Color in Motion: Microinteractions and State

Advanced color use extends into animation and state changes. A smooth color transition can communicate status more intuitively than a hard cut. For example, a toggle switch might animate from gray to green, or a 'Save' button might briefly pulse a soft blue upon completion. These micro-interactions, guided by color, provide immediate, satisfying feedback to the user.

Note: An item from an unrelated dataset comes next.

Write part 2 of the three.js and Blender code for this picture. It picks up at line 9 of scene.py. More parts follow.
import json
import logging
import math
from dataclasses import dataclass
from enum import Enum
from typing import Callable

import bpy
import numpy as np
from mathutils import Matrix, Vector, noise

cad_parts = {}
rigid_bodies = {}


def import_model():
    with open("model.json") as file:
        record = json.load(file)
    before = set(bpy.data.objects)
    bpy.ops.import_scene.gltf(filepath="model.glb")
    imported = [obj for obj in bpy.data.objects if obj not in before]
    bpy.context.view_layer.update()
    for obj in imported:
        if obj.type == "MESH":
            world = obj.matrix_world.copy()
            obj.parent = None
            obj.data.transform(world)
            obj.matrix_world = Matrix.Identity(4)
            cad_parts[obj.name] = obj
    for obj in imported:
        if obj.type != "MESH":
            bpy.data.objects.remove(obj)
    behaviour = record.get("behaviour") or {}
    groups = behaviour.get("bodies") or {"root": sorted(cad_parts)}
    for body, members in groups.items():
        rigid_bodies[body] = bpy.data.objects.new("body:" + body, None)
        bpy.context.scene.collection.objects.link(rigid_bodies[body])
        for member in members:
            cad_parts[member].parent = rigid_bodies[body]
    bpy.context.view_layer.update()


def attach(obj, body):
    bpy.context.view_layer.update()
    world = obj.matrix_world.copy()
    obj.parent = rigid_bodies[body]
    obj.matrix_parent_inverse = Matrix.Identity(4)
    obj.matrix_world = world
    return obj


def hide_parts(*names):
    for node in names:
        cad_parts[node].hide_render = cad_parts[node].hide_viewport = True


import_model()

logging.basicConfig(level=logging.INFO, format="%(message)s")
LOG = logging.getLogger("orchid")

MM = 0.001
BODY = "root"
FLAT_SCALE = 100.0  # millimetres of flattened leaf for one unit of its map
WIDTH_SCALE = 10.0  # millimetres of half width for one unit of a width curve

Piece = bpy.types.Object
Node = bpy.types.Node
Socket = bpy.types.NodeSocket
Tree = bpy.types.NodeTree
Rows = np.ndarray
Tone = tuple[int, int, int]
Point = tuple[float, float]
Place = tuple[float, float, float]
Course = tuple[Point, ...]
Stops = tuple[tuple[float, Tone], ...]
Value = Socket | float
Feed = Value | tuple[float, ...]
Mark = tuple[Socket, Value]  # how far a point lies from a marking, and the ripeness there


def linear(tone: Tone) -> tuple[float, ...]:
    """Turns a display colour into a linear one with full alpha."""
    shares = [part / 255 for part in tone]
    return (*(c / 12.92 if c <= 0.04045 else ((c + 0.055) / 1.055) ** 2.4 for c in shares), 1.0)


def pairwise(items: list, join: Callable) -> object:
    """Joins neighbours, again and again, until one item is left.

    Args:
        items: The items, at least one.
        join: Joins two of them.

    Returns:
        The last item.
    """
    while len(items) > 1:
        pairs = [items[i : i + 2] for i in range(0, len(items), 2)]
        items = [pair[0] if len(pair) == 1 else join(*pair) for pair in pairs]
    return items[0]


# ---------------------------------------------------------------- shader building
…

Tools and Workflow for the Advanced Practitioner

Leverage modern tools to implement these concepts systematically:

  • Use Design Systems (in Figma, Sketch, or Adobe XD) to define color tokens (e.g., `--color-primary-500`, `--color-neutral-200`). This ensures consistency and simplifies global changes.
  • Simulate color blindness directly in your design tool or browser DevTools to audit your designs.
  • Utilize plugins for automatic contrast checking and palette generation based on WCAG standards.

Conclusion: Color as a Functional Material

In advanced digital design, color is a functional material as critical as typography or spacing. It builds hierarchy, communicates brand, guides interaction, and opens your product to a wider audience. By moving beyond aesthetic instinct to embrace the psychology, science, and systems of color, you transform it from a decorative element into one of your most powerful tools for crafting exceptional user experiences. Start by auditing your current projects for contrast and semantic clarity, then build out a systematic palette—your users (and your conversion metrics) will thank you.